Language that mutualizes gender-based violence is a serious problem, and it doesn’t just happen in news headlines and articles. We’re all guilty of talking, at least some of the time, about gender-based violence as though it is some sort of interactive dynamic between two people when, in fact, it is a one-way street of violence done by one person to another. Mutualizing the violence has the effect of hiding and denying the responsibility of the person (most often a man) using the violence and of making the person being harmed (most often a woman) appear to be complicit with the violence to which they are being subjected.
A woman’s abusive partner is not “her abuser;” he’s her partner who abuses her or her abusive partner. Theirs is not an “abusive relationship,” it’s a relationship in which he is abusing her.

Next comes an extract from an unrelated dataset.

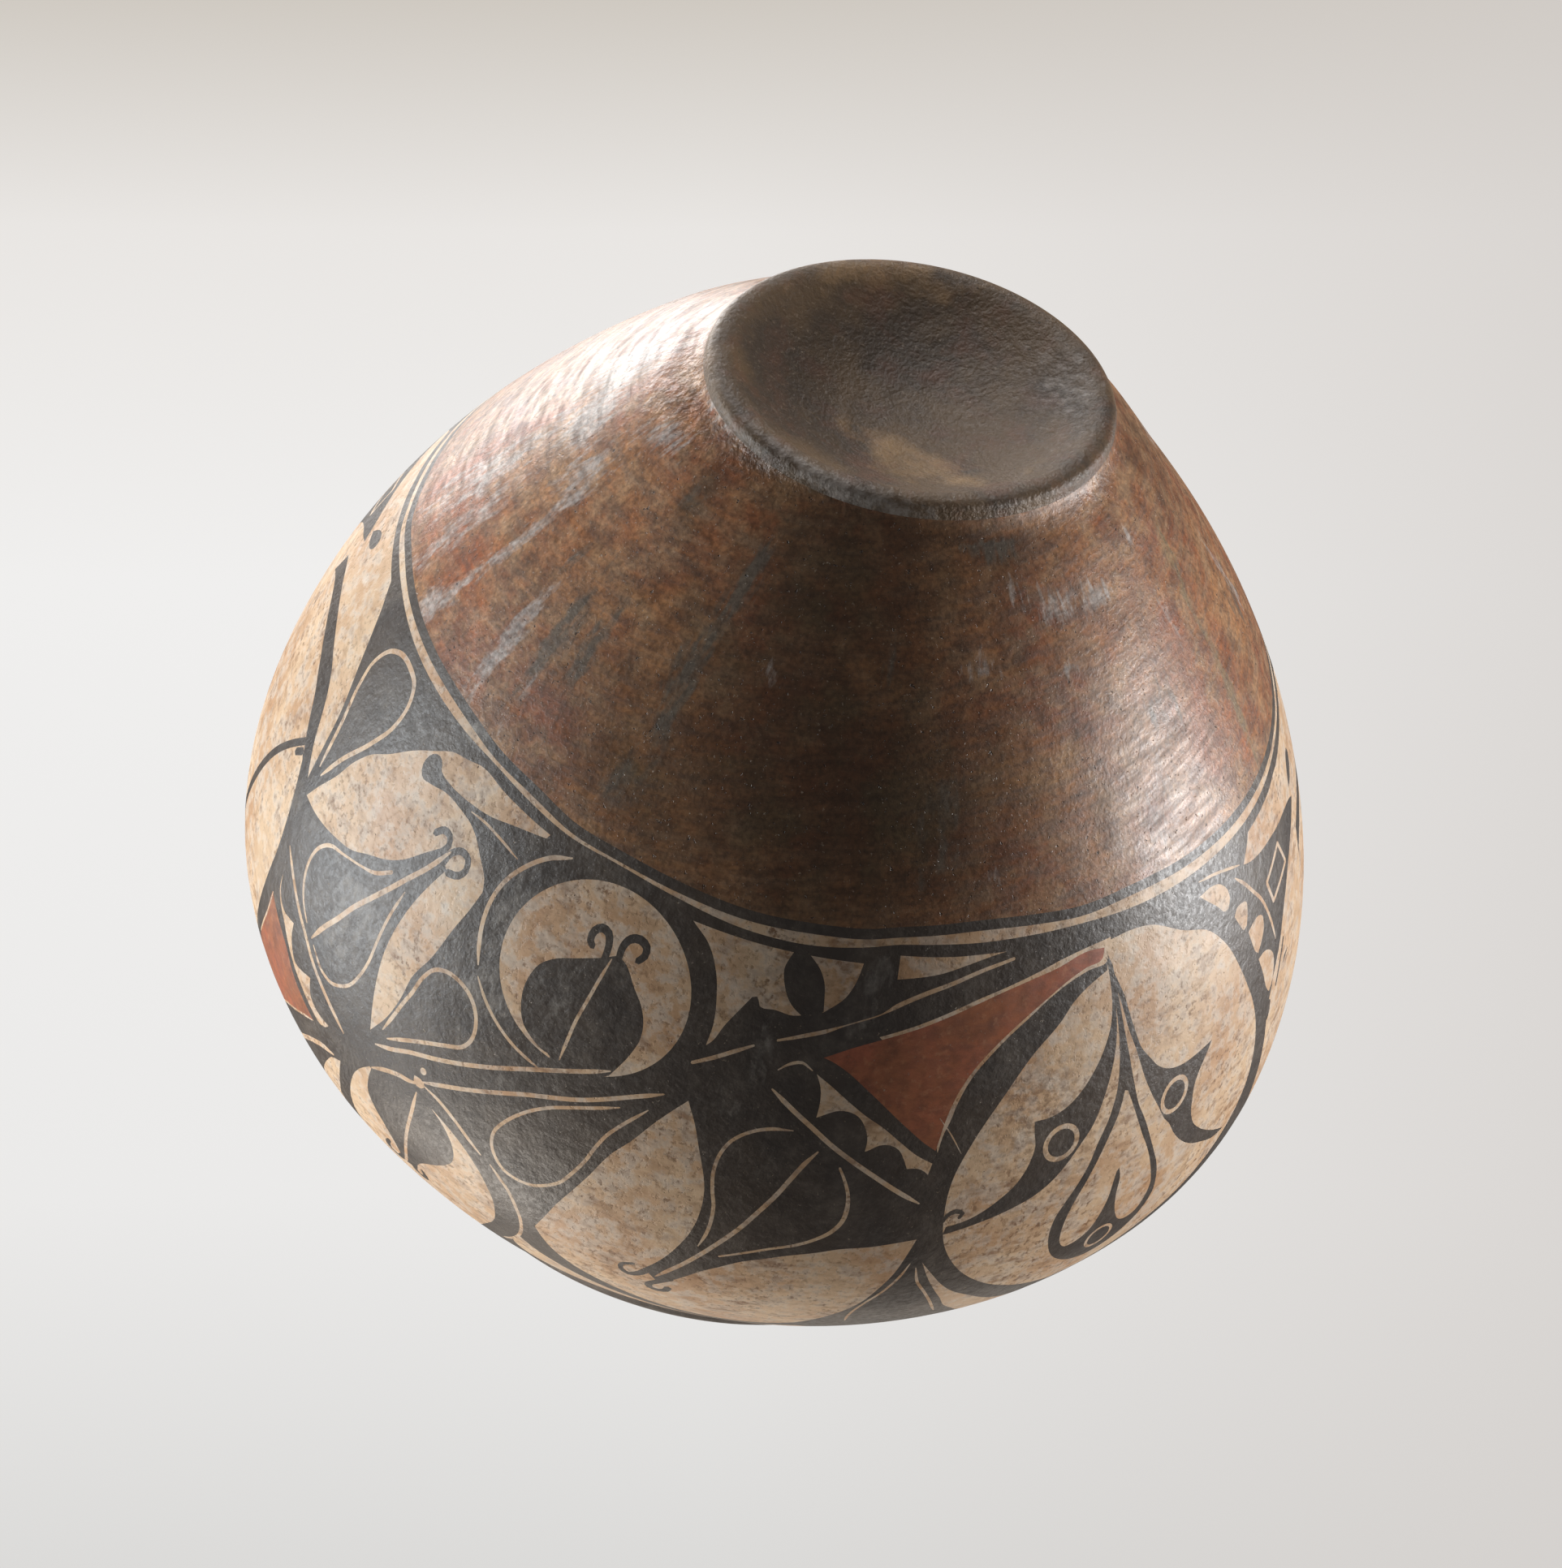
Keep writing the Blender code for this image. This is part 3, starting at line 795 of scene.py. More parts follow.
# %% The inner half section
def curve(start, start_slope, end, end_slope, steps):
    """Points of a smooth curve between two (radius, height) points, without its first point."""
    parts = [np.array(part) for part in (start, start_slope, end, end_slope)]
    return [tuple(curve_point(*parts, step / steps)) for step in range(1, steps + 1)]


INNER_STEPS = 60
LIP_STEPS = 8
UNDERBODY_STEPS = 26
WAIST_STEPS = 8
ROUND_STEPS = 4
DISH_STEPS = 16
FLOOR_STEPS = 8
CORNER_STEPS = 10
NECK_STEPS = 3
SOLID_UNDERBODY_STEPS = 11
NORMAL_REACH = 0.0005
SLOPE_REACH = 0.002
SLOPE_STEP = 0.0001
neck_end = HEIGHT - WALL / 2


def inner_point(z):
    """The outer wall moved in by the thickness of the clay, along its own normal."""
    lower = max(z - NORMAL_REACH, WAIST_TOP)
    upper = min(z + NORMAL_REACH, neck_end)
    angle = atan2(upper - lower, outer_radius(upper) - outer_radius(lower))
    return (outer_radius(z) - WALL * sin(angle), z + WALL * cos(angle))


floor_radius = DISH_EDGE / 2
inner_chain = []
for step in range(FLOOR_STEPS + 1):
    r = floor_radius * step / FLOOR_STEPS
    inner_chain.append((r, dish_height(r) + BASE_THICKNESS))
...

An incident of intimate partner violence is not a fight that “got out of control” or an argument “gone wrong.” A relationship in which the woman is being abused by her partner is not a “high conflict” relationship, although you could be forgiven for thinking so, so frequently is this term used in family court.
Sexual violence is not “having sex”
Misuse of language about sexual assault is rampant. As Coates and Wade say, sexual assault is not sex, vaginal penetration is not sexual intercourse, submission is not consent and child sexual abuse is not sex with a minor, any more than car theft is auto sharing or bank robbery is a financial transaction. And let’s just get rid of words like “fondle” altogether. Fondle means “to touch gently in a loving way;” it’s never an appropriate word to use when describing sexual violence.
I want to cry every time I see a news article about an act of gender-based violence that uses the word “alleged.” While all accused people are – and should be – presumed innocent until proven guilty beyond a reasonable doubt, the use of this word immediately reinforces the myth that women exaggerate or fabricate stories about violence and abuse.
There are simple alternatives that avoid the word “alleged” altogether. Rather than saying “The victim alleges that she was assaulted . . . “ the journalist could write “The victim reports that she . . . “
If charges have been laid, the article could say “The accused has been charged with . . . “
The CBC should have known better than to use the language that started me on this rant, but it’s far from the only offender. (And there are some great tools for journalists and others who want some help to get the language right.) Gender-based violence is not a new or rare phenomenon, but we all need to be more intentional with the language we use when we talk about it.
Those of us who work with survivors see them at their most vulnerable. We also see the incredible strength and courage that many of them find within themselves. We owe them no less than to use accurate language to describe the violence to which they have been subjected.
In the words of Allison Russell:
“I think of all of the woman/Who disappear/Who disappear/I’m stronger than eggshells, I’m tougher than luck/Never been despised so much or hit so hard, hit so hard/I couldn’t get back up.”
Let’s make sure our words don’t make it harder for them to get back up.